Why do all parents need to be concerned about poverty?

Why must all parents, even affluent ones, reflect on how poverty impacts their community and all children even those who are not poor? Why should those who have no children or have raised their children pay attention to poverty?

The answer is simple. Children are the future, everybody’s future. There is ample evidence that children raised in poverty do not thrive, have more health problems, are less likely to become educated citizens who can make a living, and are more likely to need government resources not just as children but as adults.

This means we can expect high downstream costs from those who do not reach their potential and contribute to society but rather use its resources. Sadly, many children who grow up in poverty will stay in poverty so their children will be raised in poverty.

How big is the problem? Sixteen million children live in poverty in this country, 22% of America’s children. How is poverty defined? An income of $23,550 for a family of four. The saddest stats I found: 1.3 million children are homeless and one out of four are “food insecure” our current euphemism for going to bed hungry.

You are dead wrong if you think the US fares well in comparison with other industrialized nations. Shamefully we rank 34 out of 35 countries in the category of children living in poverty. And, according to New York Times columnist, Nicholas Kristof, we also rank poorly on the Social Progress Index in categories of health, ecosystem sustainability, and even access to the Internet. The director of the Social Progress Imperative that generates the Index writes, “…for a country that has Silicon Valley, lack of access to information is a red flag.”

What has happened to America, once the land of opportunity? Why are so many children deprived of a chance to make it? Why do we ignore the downstream costs of children raised in poverty?

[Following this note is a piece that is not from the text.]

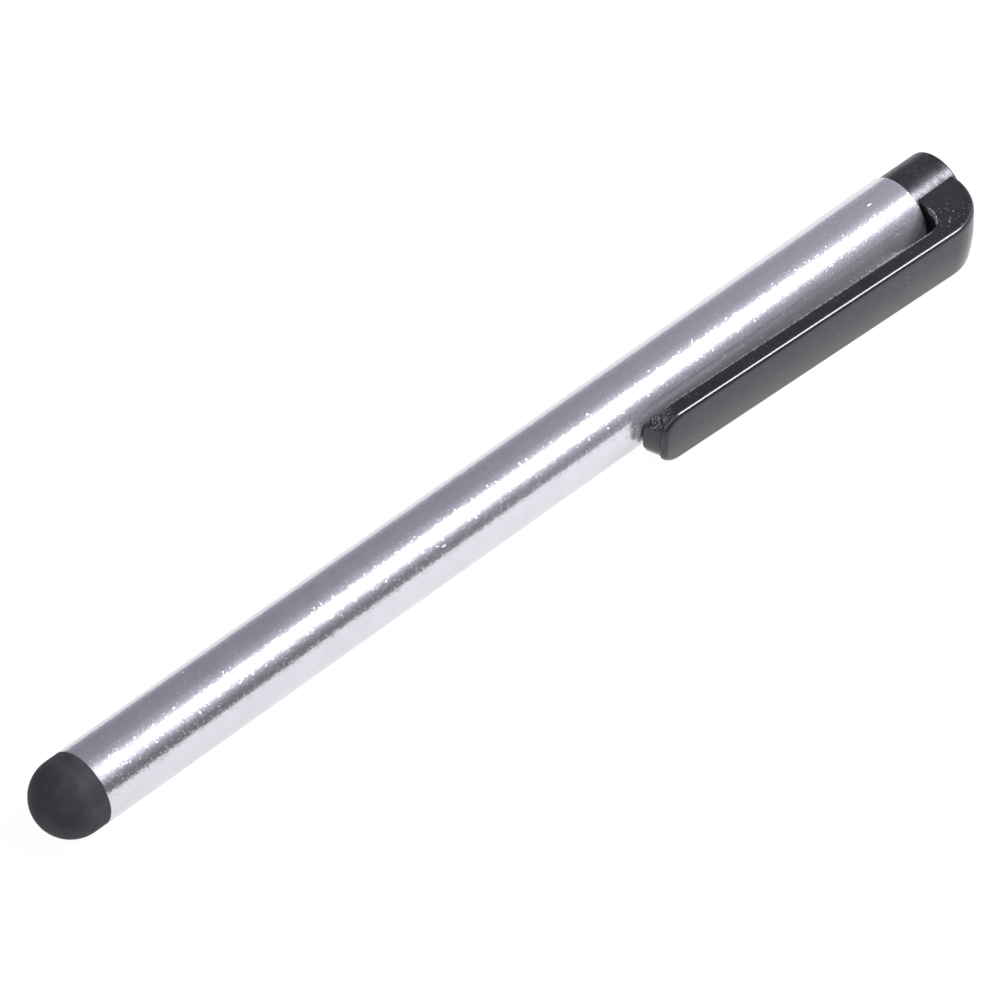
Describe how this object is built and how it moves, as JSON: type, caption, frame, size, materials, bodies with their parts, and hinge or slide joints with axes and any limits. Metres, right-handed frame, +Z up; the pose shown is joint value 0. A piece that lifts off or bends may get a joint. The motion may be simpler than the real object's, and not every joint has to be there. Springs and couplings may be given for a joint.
{
  "type": "stylus pen",
  "caption": "Slim round metal stylus with a domed soft rubber tip at one end and a black moulded cap with a springy pocket clip at the other.",
  "frame": {"origin": "on the surface that the pen lies on, under the middle of its outline", "axes": "+X along the pen from its rubber nib to its cap, +Z up, the clip towards -Y"},
  "size_m": [0.1056, 0.0108, 0.007],
  "materials": {
    "barrel_aluminium": "polished silver with fine sparkle",
    "nib_rubber": "matte charcoal",
    "holder_brass": "turned",
    "clip_plastic": "semi-gloss black"
  },
  "bodies": {
    "barrel": {"barrel_tube": "barrel_aluminium", "nib_holder": "holder_brass", "clip_cap": "clip_plastic"},
    "clip": {"clip_arm": "clip_plastic"},
    "nib": {"rubber_nib": "nib_rubber"}
  },
  "joints": [
    {"name": "clip_flex", "type": "hinge", "parent": "barrel", "child": "clip", "pos_m": [0.04802, -0.00427, 0.00277], "axis": [0, -0.1176, 0.9931], "range_deg": [0, 5], "stiffness_Nm_per_rad": 0.42},
    {"name": "nib_press", "type": "slide", "parent": "barrel", "child": "nib", "axis": [1, 0, 0], "range_m": [0, 0.001], "stiffness_N_per_m": 800, "deforming": ["rubber_nib"]}
  ]
}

Hundreds of books and articles point out root causes of poverty like income inequality, family instability, failing schools, low wages, and public policies that have reduced funding or eliminated agencies and programs that once could help. Robert Putnam, author of “Our Kids: The American Dream in Crisis,” himself came from a family of modest means and writes, “I assumed, so could kids from modest backgrounds today…” After researching and writing the book, “…now I know better.”

We once paid attention to the unfortunate; the whole community rallied to rebuild a burned barn. Today many of us do not pay attention to the community around us. Are we possibly so focused on the screen we look at today that we don’t think about tomorrow?

What if we could change the poverty pattern? Actually we can. Several longitudinal studies show that nurses sent to the homes of vulnerable mothers can make an amazing difference. One such study comparing outcomes of vulnerable families that did and did not get nurse visits, found the group assigned to nurse visits did better. Death rates for both infants and mothers were lower, child abuse and neglect rates were half that of the control group, children had higher grade point averages and were less liked to be arrested.

Can we afford such services? A recent study done by the Women’s Foundation of Southern Arizona (disclosure: I am a former board member) suggests we cannot afford not to. Child care subsidies in Arizona were reduced by 36% between 2007 and 2013 and frozen three years ago when funding from the General Fund was eliminated. Over 6000 mothers who qualify are on the waiting list for subsidized child care. Why do they need subsidized care? Federal poverty monthly income level for a single mother with one child is $1319, monthly child care costs average $820. Do the arithmetic.

According to the WFSA report, for every dollar the government spends on child care there is an $11.40 return on investment “…by impacting the economic self-sufficiency of women and children over the long run.”

What kind of community do you want to live in and, even more important, want your children to live in? Should we establish policies that give a helping hand to the poor or one in which the poor are ignored and we pay the ultimate societal and financial costs.

Parents, please don’t ignore the troubling issue of poverty, support child and family-friendly policies, vote for legislators who support such policies, think carefully about policies that may save money now but cost us later. Talk about this with your friends. Talk to your children about poverty and ask them how we might solve the problem. Think about how we can build a future in which all kids get a chance to contribute to our community and country. That’s what America is all about.